Source "naked capitalism" blog.
Ireland, Greece, Portugal, Spain and Italy, all have very high home ownership rates.
All of these are currently experiencing tremendous pressure on their sovereign spreads.
The issue with enticing a high home ownership rate is the level of household debt it generates as illustrated by the McKinsey report published in January 2010. A must read.
Household leverage measured as debt/income increased the most during the the housing credit fuelled bubble:
Most of the growth in debt was not in the financial sector during the credit bubble according to McKinsey:
The growth in lending was concentrated in residential mortgages as highlighted by McKinsey's study.
The cost of enticing home ownership in the UK is all very clear in the below graph:
Finally the sectoral composition of debt differs across economies:
In a previous post "Extend and Pretend" - Banks bloated balance sheets and the Impact of Real Estate crisis, I mentioned the following:
"Property is widely seen as a safe asset. It is arguably the most dangerous of all, says Andrew Palmer"

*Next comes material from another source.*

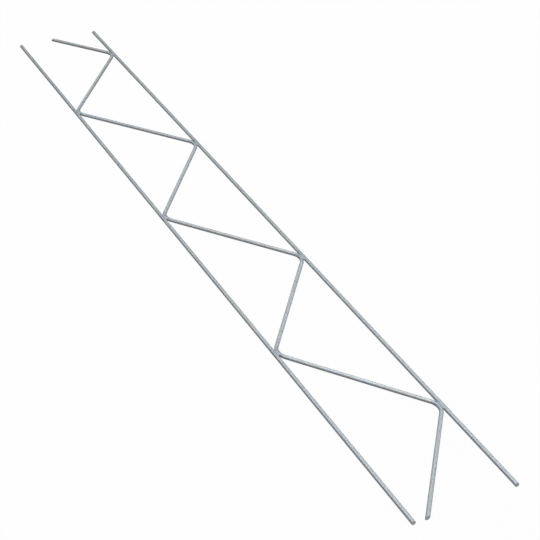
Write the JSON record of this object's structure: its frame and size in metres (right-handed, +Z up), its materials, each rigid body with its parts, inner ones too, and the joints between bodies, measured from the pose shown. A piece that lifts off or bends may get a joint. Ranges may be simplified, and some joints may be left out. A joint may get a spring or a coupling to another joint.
{
  "type": "truss-type masonry joint reinforcement",
  "caption": "Flat length of welded wire joint reinforcement: two straight side rods with one continuous diagonal wire bent to a zigzag and welded between them.",
  "frame": {"origin": "centre of the bounding box's bottom face, on the floor under the middle of the length", "axes": "+X towards the right side rod, across the piece; +Y along the side rods, towards the end where the first bend is 114 mm from the cut; +Z up"},
  "size_m": [0.1612, 1.51, 0.0062],
  "materials": {
    "galvanised_wire": "drawn steel wire with a pale blue-grey hot-dip zinc coat, satin, slightly mottled"
  },
  "bodies": {
    "root": {"left_side_rod": "galvanised_wire", "right_side_rod": "galvanised_wire", "truss_rod": "galvanised_wire"}
  },
  "joints": []
}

It can be argued that the most toxic of all bubbles is a housing/property bubble. They also always generate a financial crisis when they burst due to the leverage at play. How the risk can be mitigated? By forcing players to have more skin in the game.
Recently Sweden passed a law limitating the maximum Loan to Value (LTV) to 85%. In effect, Swedish people will need to put down a minimum of 15% of deposits to borrow 85% of the remainder.
Historically, in the US home ownership levels have been between 63% and 66% since the 1950s, only recently US home ownership has spiked to nearly 70% because of the credit bubble and its ultimate bust. What is currently happening with continuing falling prices in US house prices is a simple reverse to the mean. Everyone expects rising rents and declining apartment-vacancy rates to give housing market a welcome boost. Although buying in the US appears now more affordable, and 30 years fixed-rate mortgages have reached very low levels, given the current glut of vacant homes, where have not reached that point yet. Also, when reversing to the mean, markets often tends to overshoot. About 10% of 130 million homes in the US remain empty.
In Germany, historically, home ownership is notoriously lower. It was 43% in 2008. UK and the US were at the same level in 2008-2009, around 70%.
Germany's low home ownership rate stems from various factors, weaker population growth, very strong tenant rights, as well very heavily regulated mortgage market.
How Germany Achieved Stable and Affordable Housing - from the blog "naked capitalism".
Here is an extract of the conclusion of the article comparing the UK and German home ownership rate:
"The contrast between the German and UK housing markets couldn’t be more stark.
Unlike Germany, the UK housing market is essentially a bubble factory. Wheras Germany’s highly responsive supply ensures that extra demand manifests itself in rising new home construction rather than increased prices, the opposite is the case under the UK’s restrictive land-use policies.
The UK’s deregulated rental market and lack of tenure has also ensured that renting is a second rate option, thereby encouraging residents to strive (and borrow big) for owner occupancy. And of course the UK’s lax financial system has been only too happy to oblige, providing households with no deposit mortgages during the boom followed by rationed credit during the bust.
When all these factors are combined, is there any wonder why Germany’s home prices have remained stable and affordable, and free of the speculative behaviour, ’panic buying’ , and price volatility inherent in the UK system?
It’s a shame that Australia has inadvertently adopted the worst aspects of the UK housing market, namely: the UK-style planning system, complete with similar vertical fiscal imbalances with respect to federal, state and local taxation revenues; a deregulated rental market offering insecure tenure; and a deregulated mortgage market that provides low deposit finance at generous multiples of income."
Australia is facing the same issues relating to its housing market as the UK have been facing.
But in addition to the author of the post's conclusion, German banks opt to lend money first to its industries before housing, and it does make a very big difference in the economic growth and competitiveness between the UK economy and German economy. A lower ownership rate in Germany has been beneficial in reducing the impact of the economic recession and the speed of the bounce back as shown in the below graph relating to German GDP growth:
and the UK GDP growth during the same period:
The credit crunch has caused a massive surge in UK and US unemployment. In times of economic expansion, countries like Germany doesn't reap the benefit of a strong and booming real estate market. But a government adopting a cautious stance in relation to home ownership rate in conjunction with stronger regulation and countercyclical measures such as the ones which have been successfully implemented in Canada (see previous post relating to Canada), will have more stability in times of economic recession.
One could argue, that home ownership should not be recklessly encouraged by politicians as it does appear to be a "Weapon of Economic Destruction" (WED). If people are struggling to raise large deposits required to secure a mortage, should the government encourage them to leverage too far in the first place? The recent credit bubble burst in the US and the subprime debacle, highlights the dangerous results in the incestual relationship between politicians and banks, and the promotion of the "American Dream" at all cost.
End of the day, falling house prices, high unemployment and negative equity have a big impact on US labor mobility in particular and the US economy in general.